Senator GARETH EVANS (Minister for Foreign Affairs) (10.35 p.m.) —I think that is a little bit unfair from Senator Crane. Earlier on we were debating clause 47 and, no doubt, the honourable senator retains a very clear recollection of what the clause says. What it says, among other things, is that compensation is only payable under this act once for acts that are essentially the same. When an act is not essentially the same but consists of two quite distinct component parts, namely, a fact of acquisition and then the taking of a step pursuant to that acquisition, it is only the taking of the step that has consequences for the extinguishment. There are, in effect, two successive acts that are linked but are by no means the same.

  I am just drawing out the logical consequences of this particular legislation. There is a consistency of principle that lies behind this, and I think that should be perfectly evident. In the kind of compulsory acquisition for conditional purchase scheme of the kind that honourable senators are referring to, it is perfectly appropriate to contemplate a situation where the acquisition occurs and then the conditional purchase sales of the land underneath it is set in train in the way that is being talked about. You survey the land; you mark it up; you subdivide it and you start selling it, and that would constitute a step taken for the purpose of implementing the stated purpose of the acquisition. Under those circumstances, the whole thing would work in the way that honourable senators opposite seem to think would be inhibited.

  Just because honourable senators are putting questions to us that I have to take advice on and contemplate with my adviser to make sure that I am saying the right thing does not mean that we are making it up as we go along. It is perfectly true that I am turning my mind to a number of these issues for the first time. Honourable senators would be surprised how many of them I am addressing for the first time as I deal with them in the course of this debate—in fact, they would not be surprised at all. It is probably pretty self-evident. The point is that there are answers to all these questions that are being put to us.

  This is not a slaphappy approach to legislation.
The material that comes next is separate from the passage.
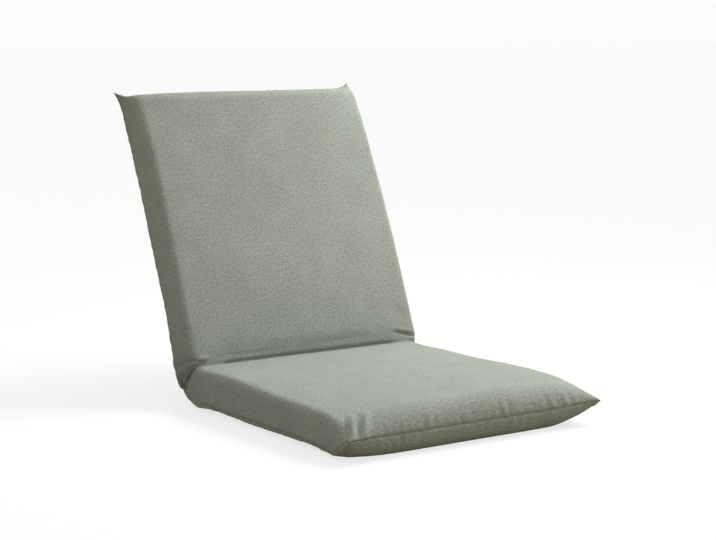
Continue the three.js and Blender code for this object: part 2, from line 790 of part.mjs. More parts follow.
piece(seatGroup, 'seat_cover_top', shell(seat, 1), fabric);
piece(seatGroup, 'seat_cover_bottom', shell(seat, -1), fabric);
piece(seatGroup, 'seat_foam_upper', seatFoam(1), foam);
piece(seatGroup, 'seat_foam_lower', seatFoam(-1), foam);
piece(seatGroup, 'seat_frame_tube', frameTube(seat), blackSteel);
piece(seatGroup, 'seat_cross_tube', crossRod(seat, crossTube.radius, crossReach), blackSteel);
piece(seatGroup, 'hinge_sleeve', hingeSleeve(), fabric);

piece(backGroup, 'back_cover_front', shell(back, 1), fabric);
piece(backGroup, 'back_cover_rear', rearCover(), fabric);
piece(backGroup, 'back_foam_front', backFoam(1), foam);
piece(backGroup, 'back_foam_rear', backFoam(-1), foam);
piece(backGroup, 'back_frame_tube', frameTube(back), blackSteel);
piece(backGroup, 'back_cross_tube', crossRod(back, crossTube.radius, crossReach), blackSteel);
strapPlaces().forEach((along, k) => {
  piece(backGroup, `webbing_strap_${k + 1}`, webbing(along), elastic);
});
piece(backGroup, 'zip_tape', zipTape(), tapeCloth);
piece(backGroup, 'zip_coil', zipCoil(), nylon);
piece(backGroup, 'zip_slider', zipSlider(), nylon);
piece(backGroup, 'zip_pull', zipPull(), nylon);

for (const side of [-1, 1]) {
  const end = side < 0 ? 'left' : 'right';
  piece(seatGroup, `ratchet_plate_${end}`, ratchetPlate(side), zincSteel);
  piece(seatGroup, `pivot_bush_${end}`, pivotBush(side), zincSteel);
  piece(backGroup, `arm_plate_${end}`, armPlate(side), zincSteel);
  piece(backGroup, `cheek_inner_${end}`, cheekPlate(side, 'inner'), zincSteel);
  piece(backGroup, `cheek_outer_${end}`, cheekPlate(side, 'outer'), zincSteel);
  piece(backGroup, `pivot_rivet_${end}`, pivotRivet(side), zincSteel);
  const pin = pawlPin();
  piece(backGroup, `pawl_${end}`, pawlBody(side), zincSteel);
  piece(backGroup, `pawl_pin_${end}`, acrossCheeks(side, pawl.pinRadius, pin.y, pin.z), zincSteel);
  piece(backGroup, `pawl_spring_${end}`, pawlSpring(side), springSteel);
  for (const [name, { along, down }] of Object.entries(cheekRivets)) {
    const shank = acrossCheeks(side, rivet.radius, along, -down);
    piece(backGroup, `cheek_rivet_${name}_${end}`, shank, zincSteel);
  }
  footRivets.forEach((spot, k) => {
    piece(seatGroup, `seat_rivet_${k + 1}_${end}`, footRivet(side, seat, spot), zincSteel);
    piece(backGroup, `back_rivet_${k + 1}_${end}`, footRivet(side, back, spot), zincSteel);
  });
}

const chair = new THREE.Group();
chair.add(seatGroup, backGroup);

export default chair;
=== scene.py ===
import json
import math

import bmesh
import bpy
from mathutils import Matrix, Vector, noise


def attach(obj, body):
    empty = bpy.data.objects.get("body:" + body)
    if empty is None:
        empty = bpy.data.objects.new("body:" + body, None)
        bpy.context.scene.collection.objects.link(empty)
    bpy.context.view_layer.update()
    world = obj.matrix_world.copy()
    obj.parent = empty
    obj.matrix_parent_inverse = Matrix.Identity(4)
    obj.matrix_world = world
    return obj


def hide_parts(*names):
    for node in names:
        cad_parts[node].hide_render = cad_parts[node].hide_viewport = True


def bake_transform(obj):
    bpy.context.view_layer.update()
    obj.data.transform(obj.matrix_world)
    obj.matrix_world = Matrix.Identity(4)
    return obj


# Folding floor chair: a sewn cover over two pads, with the steel frame and hinges inside.
# Metres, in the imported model's own frame.

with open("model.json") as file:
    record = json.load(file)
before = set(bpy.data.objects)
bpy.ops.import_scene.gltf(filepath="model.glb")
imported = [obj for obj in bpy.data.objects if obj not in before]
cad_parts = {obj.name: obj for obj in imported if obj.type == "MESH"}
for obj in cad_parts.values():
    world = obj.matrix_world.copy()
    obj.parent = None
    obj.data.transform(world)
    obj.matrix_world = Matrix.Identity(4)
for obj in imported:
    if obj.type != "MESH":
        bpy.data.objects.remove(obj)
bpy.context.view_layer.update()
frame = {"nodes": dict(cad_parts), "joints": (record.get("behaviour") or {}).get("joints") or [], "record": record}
nodes = frame["nodes"]
print("Frame loaded:", len(nodes), "nodes")

# The seat lies flat and the back leans away from the hinge line

lean = math.radians(22.4)
recline = next(joint for joint in frame["joints"] if joint["name"] == "recline")
hingeLine = Vector(recline["pos_m"])
backUp = Vector((0, math.sin(lean), math.cos(lean)))
backFront = Vector((0, -math.cos(lean), math.sin(lean)))
seatOut = Vector((0, -1, 0))
seatUp = Vector((0, 0, 1))


def smooth(value):
    value = min(max(value, 0), 1)
    return value * value * (3 - 2 * value)


def bell(distance, width):
    return math.exp(-((distance / width) ** 2))


def mix(a, b, share):
    return a + (b - a) * share


def newPiece(name, mesh, material):
    piece = bpy.data.objects.new(name, mesh)
    bpy.context.scene.collection.objects.link(piece)
    piece.data.materials.append(material)
    return piece


def shadeSmooth(mesh):
    for face in mesh.polygons:
        face.use_smooth = True


def meshFrom(bm, name):
    mesh = bpy.data.meshes.new(name)
    bm.to_mesh(mesh)
    bm.free()
    return mesh


def mergedCopy(nodeName, name, distance):
    # A node's mesh is loose triangles, so its copy is merged
    bm = bmesh.new()
    bm.from_mesh(nodes[nodeName].data)
    bmesh.ops.remove_doubles(bm, verts=bm.verts, dist=distance)
    return meshFrom(bm, name)


# Material building blocks


def newMaterial(name, color, roughness, metallic=0):
    material = bpy.data.materials.new(name)
    material.use_nodes = True
    shader = material.node_tree.nodes["Principled BSDF"]
    shader.inputs["Base Color"].default_value = (*color, 1)
    shader.inputs["Roughness"].default_value = roughness
    shader.inputs["Metallic"].default_value = metallic
    return material, material.node_tree, shader


def newGroup(name, takes, gives):
    group = bpy.data.node_groups.new(name, "ShaderNodeTree")
    for label, kind, value in takes:
        socket = group.interface.new_socket(label, in_out="INPUT", socket_type=kind)
        if value is not None:
            socket.default_value = value
    for label, kind in gives:
        group.interface.new_socket(label, in_out="OUTPUT", socket_type=kind)
    start = group.nodes.new("NodeGroupInput")
    end = group.nodes.new("NodeGroupOutput")
    return group, start, end


def addNode(tree, kind, **values):
    node = tree.nodes.new(kind)
    for key, value in values.items():
        setattr(node, key, value)
    return node


def maths(tree, operation, first, second=None, third=None, clamp=False):
    node = addNode(tree, "ShaderNodeMath", operation=operation, use_clamp=clamp)
    for index, value in enumerate((first, second, third)):
        if value is None:
            continue
        if isinstance(value, (int, float)):
            node.inputs[index].default_value = value
        else:
            tree.links.new(value, node.inputs[index])
    return node.outputs[0]


def noiseAt(tree, vector, scale, detail=2, roughness=0.5):
    node = addNode(tree, "ShaderNodeTexNoise")
    node.inputs["Scale"].default_value = scale
    node.inputs["Detail"].default_value = detail
    node.inputs["Roughness"].default_value = roughness
    tree.links.new(vector, node.inputs["Vector"])
    return node.outputs["Fac"]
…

It is a complex legislative task, but honourable senators ought not be too confused by the bits of paper. I could lend honourable senators some coloured folders. That might help for a start. They could keep the different amendments in those and have a master sheet for each of the three parties and one for supplementary things. The only amendments that we are taking any notice of are the ones with a notation on the top right-hand corner. They are the ones that are all referred to in the running sheet, with only a couple of exceptions. Really, there is no justification for Senator Crane's confusion. If he is confused, he should not blame others for that particular congenital state.